Our interest in progress seems to have been replaced by a need to simply survive crisis, to maintain as best as possible in the face of increasingly turbulent economic and climatic upheaval. If in fact “crisis” has replaced “progress” as our motivating concern, then change will only become possible by shifting our energies away from efforts to merely mitigate crisis and towards the paradoxical challenge of how we might more fully embrace crisis in order to move beyond it.

For the discipline of architecture, crisis has historically provided an opportunity for innovation and change. The industrial revolution spurred modernism, the great depression instigated vast social projects and infrastructural investments, the devastation of WWII put architects and urban planners to work all across Europe, and the oil crisis of the 1970s spawned a new breed of utopian thinking and ecological awareness.
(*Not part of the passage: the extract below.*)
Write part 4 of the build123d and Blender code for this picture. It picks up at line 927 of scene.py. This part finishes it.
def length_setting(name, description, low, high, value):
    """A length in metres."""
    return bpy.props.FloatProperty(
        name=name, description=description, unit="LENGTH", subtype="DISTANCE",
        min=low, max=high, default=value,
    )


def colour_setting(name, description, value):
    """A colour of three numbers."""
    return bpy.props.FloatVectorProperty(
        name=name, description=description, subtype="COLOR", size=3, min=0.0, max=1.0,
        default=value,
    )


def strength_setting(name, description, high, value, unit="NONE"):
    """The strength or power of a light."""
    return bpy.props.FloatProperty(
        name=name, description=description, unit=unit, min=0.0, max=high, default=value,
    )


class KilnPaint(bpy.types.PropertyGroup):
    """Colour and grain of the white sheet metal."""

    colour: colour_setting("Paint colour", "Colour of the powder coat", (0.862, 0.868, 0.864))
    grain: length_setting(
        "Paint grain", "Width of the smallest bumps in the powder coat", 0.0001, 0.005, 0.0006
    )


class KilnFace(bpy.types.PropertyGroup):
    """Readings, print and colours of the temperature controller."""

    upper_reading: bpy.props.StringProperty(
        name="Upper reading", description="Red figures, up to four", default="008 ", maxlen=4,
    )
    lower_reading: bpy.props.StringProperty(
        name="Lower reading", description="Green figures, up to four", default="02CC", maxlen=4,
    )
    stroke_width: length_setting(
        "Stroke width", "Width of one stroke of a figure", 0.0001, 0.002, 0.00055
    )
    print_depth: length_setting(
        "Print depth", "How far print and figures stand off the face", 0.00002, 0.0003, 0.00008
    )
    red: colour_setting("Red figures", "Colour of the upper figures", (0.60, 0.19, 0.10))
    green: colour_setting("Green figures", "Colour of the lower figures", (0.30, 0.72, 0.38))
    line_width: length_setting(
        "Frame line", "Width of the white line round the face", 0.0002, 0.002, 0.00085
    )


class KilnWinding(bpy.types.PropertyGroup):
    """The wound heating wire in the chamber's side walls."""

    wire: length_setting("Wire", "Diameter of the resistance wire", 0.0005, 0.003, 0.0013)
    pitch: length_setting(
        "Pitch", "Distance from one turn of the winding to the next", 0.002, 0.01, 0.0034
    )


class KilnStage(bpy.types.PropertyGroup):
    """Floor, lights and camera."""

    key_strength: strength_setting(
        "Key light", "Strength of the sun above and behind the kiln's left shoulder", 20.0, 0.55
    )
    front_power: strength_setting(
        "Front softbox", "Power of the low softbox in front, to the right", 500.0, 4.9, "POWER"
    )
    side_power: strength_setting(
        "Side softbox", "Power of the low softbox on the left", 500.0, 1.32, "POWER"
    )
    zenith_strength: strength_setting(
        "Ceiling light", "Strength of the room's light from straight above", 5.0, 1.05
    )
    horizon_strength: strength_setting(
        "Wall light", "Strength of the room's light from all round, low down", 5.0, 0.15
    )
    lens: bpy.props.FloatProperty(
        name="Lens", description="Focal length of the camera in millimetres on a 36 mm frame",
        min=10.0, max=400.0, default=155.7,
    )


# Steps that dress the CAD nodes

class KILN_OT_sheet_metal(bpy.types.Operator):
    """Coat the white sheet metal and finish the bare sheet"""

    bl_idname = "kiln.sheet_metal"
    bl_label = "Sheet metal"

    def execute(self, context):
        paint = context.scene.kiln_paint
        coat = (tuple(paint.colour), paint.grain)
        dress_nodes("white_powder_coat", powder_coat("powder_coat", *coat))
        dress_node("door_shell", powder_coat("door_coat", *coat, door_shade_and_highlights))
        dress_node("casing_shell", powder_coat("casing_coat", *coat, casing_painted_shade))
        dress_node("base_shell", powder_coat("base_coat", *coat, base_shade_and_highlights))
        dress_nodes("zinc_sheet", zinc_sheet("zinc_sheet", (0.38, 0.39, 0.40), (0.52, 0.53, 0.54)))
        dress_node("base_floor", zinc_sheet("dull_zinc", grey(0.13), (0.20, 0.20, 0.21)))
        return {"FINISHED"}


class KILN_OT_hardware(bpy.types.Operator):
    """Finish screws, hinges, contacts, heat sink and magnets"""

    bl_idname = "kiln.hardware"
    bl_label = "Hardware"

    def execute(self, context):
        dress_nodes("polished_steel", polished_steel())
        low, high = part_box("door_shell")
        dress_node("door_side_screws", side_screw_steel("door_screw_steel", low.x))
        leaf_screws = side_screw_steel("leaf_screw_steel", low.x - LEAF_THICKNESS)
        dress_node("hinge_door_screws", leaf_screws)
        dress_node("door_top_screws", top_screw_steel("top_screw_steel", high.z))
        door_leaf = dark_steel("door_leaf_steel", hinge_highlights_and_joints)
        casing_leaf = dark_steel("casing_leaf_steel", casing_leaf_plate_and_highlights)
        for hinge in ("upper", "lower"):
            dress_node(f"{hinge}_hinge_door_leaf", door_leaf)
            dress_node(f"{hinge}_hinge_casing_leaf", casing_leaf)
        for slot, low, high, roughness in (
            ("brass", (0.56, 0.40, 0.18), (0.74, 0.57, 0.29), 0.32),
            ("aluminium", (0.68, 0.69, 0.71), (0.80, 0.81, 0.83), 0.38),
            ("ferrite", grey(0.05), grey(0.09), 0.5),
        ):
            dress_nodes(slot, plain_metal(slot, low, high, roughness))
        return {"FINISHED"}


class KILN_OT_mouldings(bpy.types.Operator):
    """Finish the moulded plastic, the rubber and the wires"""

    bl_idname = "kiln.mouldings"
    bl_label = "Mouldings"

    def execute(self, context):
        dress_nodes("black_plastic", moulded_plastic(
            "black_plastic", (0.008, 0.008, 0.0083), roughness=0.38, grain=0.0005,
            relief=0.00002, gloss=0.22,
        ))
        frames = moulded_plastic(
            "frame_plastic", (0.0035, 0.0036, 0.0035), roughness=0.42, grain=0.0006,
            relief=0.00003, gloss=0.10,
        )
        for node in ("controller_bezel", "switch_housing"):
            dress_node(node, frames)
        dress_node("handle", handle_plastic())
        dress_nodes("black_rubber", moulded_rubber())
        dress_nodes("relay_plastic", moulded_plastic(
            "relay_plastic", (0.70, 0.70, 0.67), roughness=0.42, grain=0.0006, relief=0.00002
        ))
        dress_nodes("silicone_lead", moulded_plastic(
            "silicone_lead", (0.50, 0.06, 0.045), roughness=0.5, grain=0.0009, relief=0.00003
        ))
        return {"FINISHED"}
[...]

But this latest crisis has been a missed opportunity for innovation. Architecture, still adrift on the free market cruise of the 1990s, had a chance to recover a directionality that it had not enjoyed since the post-war era. Is it still possible?

 

Notes

  1. From his lecture at the LSE on June 10th, as reported in The Economist, “The Other Worldly Philosophers”, July 16th, 2009.
  2. United Nations Press Release, March 11th, 2009. 2008 Revision, “World Population to Exceed 9 Billion by 2050).
  3. As reported in The Economist, “A Slow Burning Fuse: A Special Report on Ageing Populations”, June 27th, 2009.
  4. International Organisation for Migration: Policy Brief, May 2009.
  5. Edward Miquel, Shanker Satyanath, and Ernest Sergenti, “Economic Shocks and Civil Conflict: An Instrumental Variables Approach”, Journal of Political Economy, 2004, vol.112, no.4.